2. In this Appendix, the term "affiliated entity" is interpreted in accordance with the Legislation.

3. In this Appendix:

(a) "issue" and "sibling" includes any person having such relationship through adoption, whether legally or in fact;

(b) "parent" and "grandparent" includes a parent or grandparent through adoption, whether legally or in fact;

(c) "registered dealer" means a person or company that is registered under the Legislation as a dealer in a category that permits the person or company to act as dealer for the subject trade; and

(d) "spouse", for an Employee or Executive, means a person who, at the relevant time, is the spouse of the Employee or Executive.

4. In this Appendix, any terms that are not specifically defined above, or defined in National Instrument 14-101 Definitions, shall, unless the context otherwise requires, have the meaning:

(a) specifically ascribed to such term in the Mutual Fund Instrument; or

(b) if no meaning is specifically ascribed to such term in the Mutual Fund Instrument, the same meaning the term would have for the purposes of the Legislation.

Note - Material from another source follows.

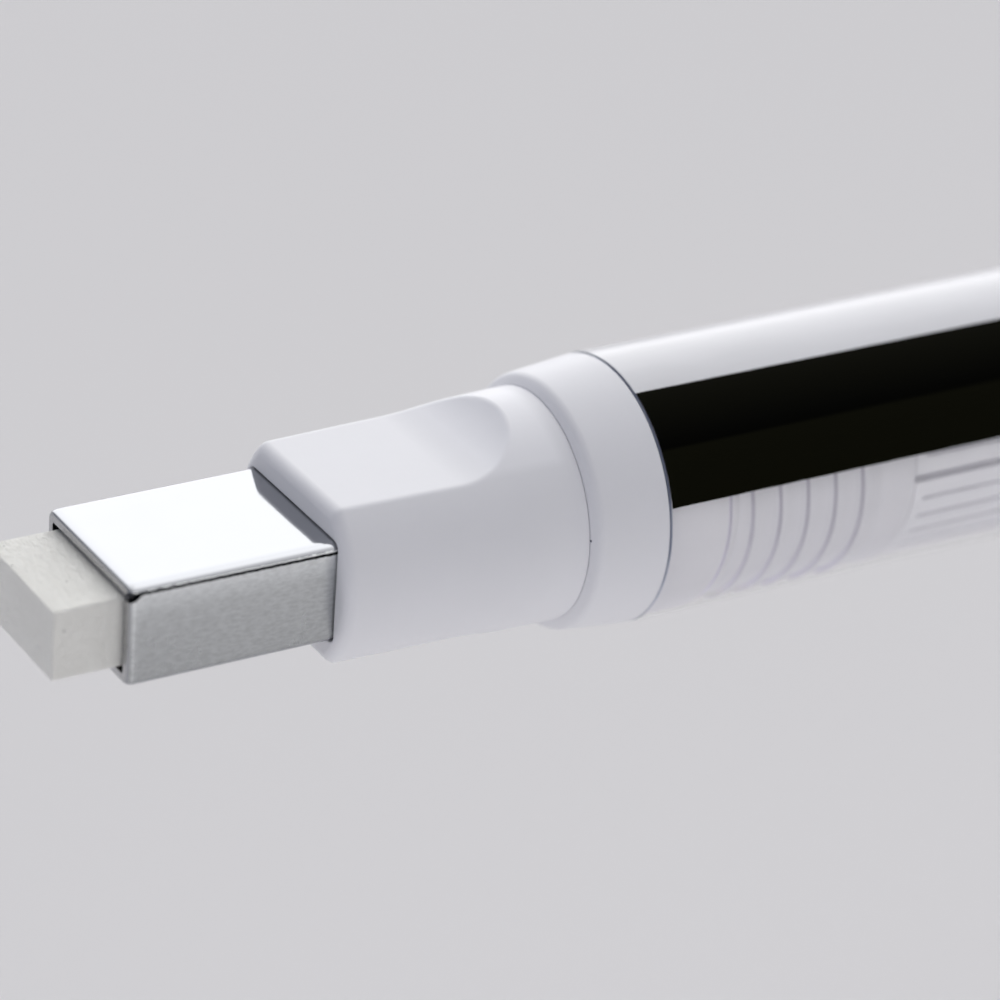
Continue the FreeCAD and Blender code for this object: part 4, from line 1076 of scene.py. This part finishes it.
def build_world():
    """Soft studio sky. Glossy rays also see a bright patch above, transmitted rays an even grey."""
    world = bpy.data.worlds.new("studio")
    bpy.context.scene.world = world
    world.use_nodes = True
    s = Shader(world.node_tree)
    output = s.node("OutputWorld")
    generated = s.node("TexCoord").outputs["Generated"]
    ray = s.node("VectorMath", {0: generated}, operation="NORMALIZE").outputs[0]

    def lobe(direction, stops):
        """Ramp from 0 opposite a direction, through 0.5 square to it, to 1 along it."""
        facing = s.node("VectorMath", {0: ray, 1: Vector(direction).normalized()},
                        operation="DOT_PRODUCT").outputs["Value"]
        return s.gradient(facing, -1.0, 1.0, stops, interpolation="EASE")

    sky = lobe((0, 0, 1), [
        (0.5, (0.445, 0.445, 0.46)), (0.75, (0.555, 0.555, 0.565)), (1.0, (0.64, 0.64, 0.645))])
    # Bright patch at the rear on the +Y side
    back = lobe((0.47, 0.75, 0.48), [(0.80, 0), (0.93, 1.42), (1.0, (1.50, 1.50, 1.49))])
    # Darker towards the tip's end, and above the -Y side
    dim = lobe((-1, 0, 0.1), [(0.5, 0), (1.0, (0.285, 0.27, 0.225))])
    front = lobe((0, -0.64, 0.77), [(0.74, 0), (1.0, (0.49, 0.49, 0.485))])
    over = lobe((0.47, -0.05, 0.88), [
        (0.60, 0), (0.69, (0.66, 0.66, 0.67)), (0.815, (0.90, 0.90, 0.91)), (0.915, 1.2),
        (0.97, 1.9), (1.0, 2.0)])
    even = lobe((0, 0, 1), [(0.0, (0.555, 0.55, 0.562)), (1.0, (0.575, 0.57, 0.58))])
    plain = s.mix(sky, back, blend="ADD")
    plain = s.mix(plain, dim, blend="SUBTRACT")
    plain = s.mix(plain, front, blend="SUBTRACT")
    rays = s.node("LightPath").outputs
    glossy = s.mix(plain, s.mix(plain, over, blend="LIGHTEN"), factor=rays["Is Glossy Ray"])
    color = s.mix(glossy, even, factor=rays["Is Transmission Ray"])
    background = s.node("Background", {"Color": color, "Strength": 1.09})
    s.feed(output.inputs[0], background.outputs[0])


def area_light(name, shape, size, energy, location, target):
    data = bpy.data.lights.new(name, "AREA")
    data.shape = shape
    data.size = size
    data.energy = energy
    light = add_object(name, data)
    light.location = location
    aim = Vector(target) - light.location
    light.rotation_euler = aim.to_track_quat("-Z", "Y").to_euler()
    return light


def build_camera():
    azimuth, elevation, roll = map(math.radians, (-32.25, 27.613, 4.206))
    target = Vector((15.303, 0, 0.325)) * MM
    distance = 155.577 * MM
    backward = Vector((math.sin(azimuth) * math.cos(elevation),
                       -math.cos(azimuth) * math.cos(elevation), math.sin(elevation)))
    level_right = (-backward).cross(Vector((0, 0, 1))).normalized()
    level_up = level_right.cross(-backward)
    right = level_right * math.cos(roll) + level_up * math.sin(roll)
    up = -level_right * math.sin(roll) + level_up * math.cos(roll)

    data = bpy.data.cameras.new("camera")
    data.sensor_width = 36.0
    data.lens = 167.073372
    data.clip_start = 0.005
    data.clip_end = 20.0
    camera = add_object("camera", data)
    turn = Matrix((right, up, backward)).transposed().to_4x4()
    camera.matrix_world = Matrix.Translation(target + backward * distance) @ turn
    bpy.context.scene.camera = camera

    focus = add_object("focus", None)
    focus.location = (0.0105, -0.002, 0.001)
    data.dof.use_dof = True
    data.dof.focus_object = focus
    data.dof.aperture_fstop = 46.0


build_floor()
build_world()
area_light("key", "DISK", size=0.5, energy=0.49, location=(-0.25, 0.25, 0.75),
           target=(0.01, 0, 0))
fill = area_light("fill", "RECTANGLE", size=0.5, energy=0.53, location=(0.0, -0.45, 0.015),
                  target=(0.02, 0, 0))
fill.data.size_y = 0.15
fill.visible_glossy = False
build_camera()

# ------------------------------------------------------------------ render settings
scene = bpy.context.scene
scene.view_settings.view_transform = "Standard"
scene.view_settings.look = "None"
scene.cycles.use_denoising = True
scene.cycles.max_bounces = 14
scene.cycles.transmission_bounces = 12
scene.cycles.transparent_max_bounces = 12
scene.cycles.caustics_refractive = True
scene.cycles.caustics_reflective = True

bpy.context.view_layer.update()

Restricted Registration: Permitted Activities

5. The registration of the Registrant as a mutual fund dealer under the Legislation shall be for the purposes only of trading by the Registrant in securities of a mutual fund where the trade consists of:

(a) a Client Name Trade;

(b) an Exempt Trade;

(c) a Fund-on-Fund Trade;

(d) an In Furtherance Trade;

(e) a Permitted Client Trade; or

(f) a Seed Capital Trade;

provided that, in the case of all trades that are only referred to in clauses (a) or (e), the trades are limited and incidental to the principal business of the Registrant.